Why that should be was something of a mystery. Everton were always competitive and tough to beat in that spell, under David Moyes. They did not finish lower than eighth in those first five seasons after City suddenly became “the richest club in the world”. But they did not secure any top-four finish, either.

Perhaps it was the sense of injustice that City had the football equivalent of a lottery win when the Abu Dhabi United Group was seeking an English club in which to invest, and settled on City.

Had Everton moved more quickly from their antiquated Goodison Park ground, it could easily have been them that attracted the riches.

Everton chairman Bill Kenwright revealed in 2011 that he felt his club could have been the beneficiaries had they had a new stadium either planned or in place, and had he been “in the right place at the right time”.

But City’s 2003 move to the Commonwealth Games stadium had made them the more attractive proposition for Sheikh Mansour as he sought to widen Abu Dhabi’s portfolio and push the emirate as a hub for travel, tourism and commerce.

That rankled a little with Everton. There had always been a degree of empathy between the two clubs - both had become used to “living in the shadow” of an arrogant, highly successful neighbour, and had rejoiced in their earthier, more traditional support bases.

So when City manager Mark Hughes targeted one of Everton’s prized assets, Joleon Lescott, in 2009, there was a pretty angry reaction from Everton, and Moyes in particular.
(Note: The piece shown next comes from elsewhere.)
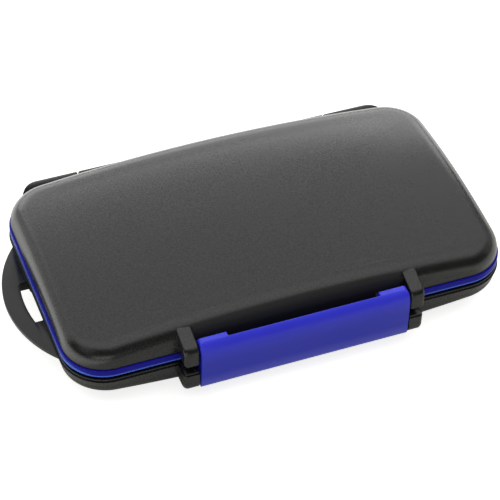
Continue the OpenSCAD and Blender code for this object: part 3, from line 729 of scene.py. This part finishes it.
# Paper floor, studio light and camera
def pale_floor():
    """A wide pale floor that reads as white paper to the camera and keeps the case's shadow."""
    clear_selection()
    ops.mesh.primitive_plane_add(size=4, location=(0, 0, 0))
    floor = bpy.context.object
    floor.name = "floor"
    material = bpy.data.materials.new("White paper floor")
    material.use_nodes = True
    tree = material.node_tree
    shader = tree.nodes["Principled BSDF"]
    shader.inputs["Base Color"].default_value = (0.72, 0.72, 0.66, 1)
    shader.inputs["Roughness"].default_value = 0.9
    shader.inputs["Specular IOR Level"].default_value = 0.1
    glow = add(tree, "Emission", in_Color=(1, 1, 1, 1))
    path = add(tree, "LightPath")
    mirrored_in = add(tree, "Math", operation="MAXIMUM", in_0=(path, "Is Glossy Ray"),
                      in_1=(path, "Is Transmission Ray"))
    place = add(tree, "SeparateXYZ", in_0=(add(tree, "TexCoord"), "Object"))
    left = add(tree, "MapRange", in_0=(place, "X"), in_1=-0.06, in_2=-0.08, in_3=0.03, in_4=FLOOR_ROUND)
    right = add(tree, "MapRange", in_0=(place, "X"), in_1=0.054, in_2=0.064, in_3=0.03, in_4=0.4)
    behind = add(tree, "MapRange", in_0=(place, "Y"), in_1=0.04, in_2=0.05, in_3=0.03, in_4=FLOOR_ROUND)
    ends = add(tree, "Math", operation="MAXIMUM", in_0=(left, 0), in_1=(right, 0))
    round_it = add(tree, "Math", operation="MAXIMUM", in_0=(ends, 0), in_1=(behind, 0))
    soft = add(tree, "Math", operation="MULTIPLY", in_0=(mirrored_in, 0), in_1=(round_it, 0))
    strength = add(tree, "Math", operation="MULTIPLY_ADD", in_0=(path, "Is Camera Ray"), in_1=FLOOR_GLOW,
                   in_2=(soft, 0))
    tree.links.new(strength.outputs[0], glow.inputs["Strength"])
    both = add(tree, "AddShader", in_0=(shader, 0), in_1=(glow, 0))
    tree.links.new(both.outputs[0], tree.nodes["Material Output"].inputs["Surface"])
    floor.data.materials.append(material)


def softbox(name, place, target, size, power, turn=0):
    light = bpy.data.lights.new(name, "AREA")
    light.shape = "RECTANGLE"
    light.size, light.size_y = size
    light.energy = power
    lamp = bpy.data.objects.new(name, light)
    bpy.context.scene.collection.objects.link(lamp)
    lamp.location = place
    lamp.rotation_euler = (Vector(target) - Vector(place)).to_track_quat("-Z", "Y").to_euler()
    lamp.rotation_euler.rotate_axis("Z", math.radians(turn))


FLOOR_GLOW, FLOOR_ROUND = 0.8, 1.1
pale_floor()
world = bpy.data.worlds.new("Studio")
bpy.context.scene.world = world
world.use_nodes = True
world.node_tree.nodes["Background"].inputs["Color"].default_value = (1, 1, 1, 1)
world.node_tree.nodes["Background"].inputs["Strength"].default_value = 0.08
softbox("back strip", (0.23, 1.2, 0.4), (0, 0, 0), (1.86, 0.5), 8.85)
softbox("top softbox", (0.05, 0.45, 1.1), (0.0, 0.38, 0), (2.9, 2.25), 19.5)
softbox("overhead strip", (0.1, -0.2, 1.09), (0.1, -0.2, 0), (2.8, 0.87), 2.35, -7.5)
softbox("left panel", (-1.1, 0.95, 0.5), (0, 0, 0), (1.2, 0.9), 3.0)
softbox("right card", (1.15, 0.12, 0.42), (0, 0, 0), (1.15, 0.5), 0.75)
softbox("left card", (-1.2, -0.45, 0.95), (0, 0, 0), (0.9, 0.8), 0.8)
softbox("front fill", (-0.5, -1.1, 0.3), (0, 0, 0), (1.0, 0.26), 1.4)

azimuth, height, roll = math.radians(-21.96), math.radians(44.31), math.radians(1.83)
back = Vector((math.sin(azimuth) * math.cos(height), -math.cos(azimuth) * math.cos(height), math.sin(height)))
right = Vector((math.cos(azimuth), math.sin(azimuth), 0))
up = back.cross(right)
right, up = (math.cos(roll) * right + math.sin(roll) * up, math.cos(roll) * up - math.sin(roll) * right)
camera_data = bpy.data.cameras.new("Photograph camera")
camera = bpy.data.objects.new("Photograph camera", camera_data)
bpy.context.scene.collection.objects.link(camera)
camera.matrix_world = Matrix.Translation(Vector((-0.12895, -0.31986, 0.34681))) @ Matrix(
    (right, up, back)).transposed().to_4x4()
camera_data.sensor_width = 36
camera_data.lens = 2019.6 / 500 * 36
camera_data.shift_x = -2.78 / 500
camera_data.shift_y = -8.85 / 500
camera_data.clip_start = 0.01
bpy.context.scene.camera = camera
bpy.context.scene.view_settings.view_transform = "Standard"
He publicly slated the Blues, saying: "Lescott has had his head twisted in all of this. I hear that City think they are talking to people who make the decisions here, well that's me.

"I make the decisions, they have not talked to me and the player has been consistently told he is not for sale. He should get his head around that and get on with his career."

Lescott was then accused of having a bad attitude in training, dropped from the squad and eventually sold - for a £24million fee that made him the second-most expensive defender in English football history.

It proved to be good business as Lescott forged a partnership with Vincent Kompany that broke the Blues’ 35-year trophy duck, got them into the Champions League for the first time and then won the Premier League for the first time in 2012.

But Everton were fuming, and it showed whenever they faced City at that time, as Moyes cajoled his team into four straight wins in the next four meetings.

In the 2010-11 season when City booked that first top-four finish, Everton did the league double over them, and the following season when the Blues’ tussle with United for the title would go to the momentous final day, a Darron Gibson goal at Goodison gave them a 1-0 win that threatened to throw a spanner in the works.

Everton also played a part in the title destiny the following season, goals from Leon Osman and Nikola Jelavic condemning City to a 2-0 defeat that effectively handed the title to United in Sir Alex Ferguson's final season.

Everton were undoubtedly City’s bogey side at that point, although the tide began to turn in Manuel Pellegrini's first season in charge, 2013-14.

City eased to a 3-1 win at the Etihad that season after Romelu Lukaku had given the visitors the lead, but the travelling Blues fans headed down the M62 doused in pessimism for the return.

That game fell on May 3, with just three games left to go, and with City trailing leaders Liverpool by three points, with Chelsea second on 78.

A few days earlier, the Red Scousers had just seen Demba Ba’s goal mess up their title charge and give City a sniff of a chance of taking control.

But Goodison was perhaps the last place they would want to go to collect three points, and that was underlined when Ross Barkley gave the Toffees an early lead.

It all looked a bit familiar. But City were inspired by Sergio Aguero and Edin Dzeko, the Argentine drawing them level and the Bosnian Diamond's two goals forging them 3-1 ahead shortly into the second half.

Lukaku’s goal ensured a tense finish to the game, but Joe Hart’s brilliant save from Steven Naismith saw City hold on and move top, on goal difference.

When Liverpool let a 3-0 lead at Crystal Palace slip two days later, City pounced, and did not let it slip from their grasp, winning their last two games against Crystal Palace and West Ham.

The title was theirs, and the Everton bogey had been broken with a first league double over them since Kevin Reeves had warped up a 3-1 win at Goodison in 1981.

The jinx briefly reared its head in the Guardiola era, as yet another Lukaku goal earned Everton a 1-1 draw at the Etihad when Aguero and Kevin De Bruyne both missed penalties and then, in the return game, the Blues were thumped 4-0, which remains Guardiola's heaviest defeat in a league game in his managerial career.

That Scouse joy was short-lived - they managed another draw at the Etihad the following season when Kyle Walker was the victim of a ludicrous red card, but since then meetings between the two have brought eight straight City wins.

That is the Blues’ best current winning sequence against a Premier League side, apart from their 11 on the bounce against Watford and ten against Bournemouth.

And with the Toffees on a run of 12 defeats in their last 16 league games, seeing them slide down the table despite a brief new manager bounce under new boss Frank Lampard, few will back the Merseyside team to end that run.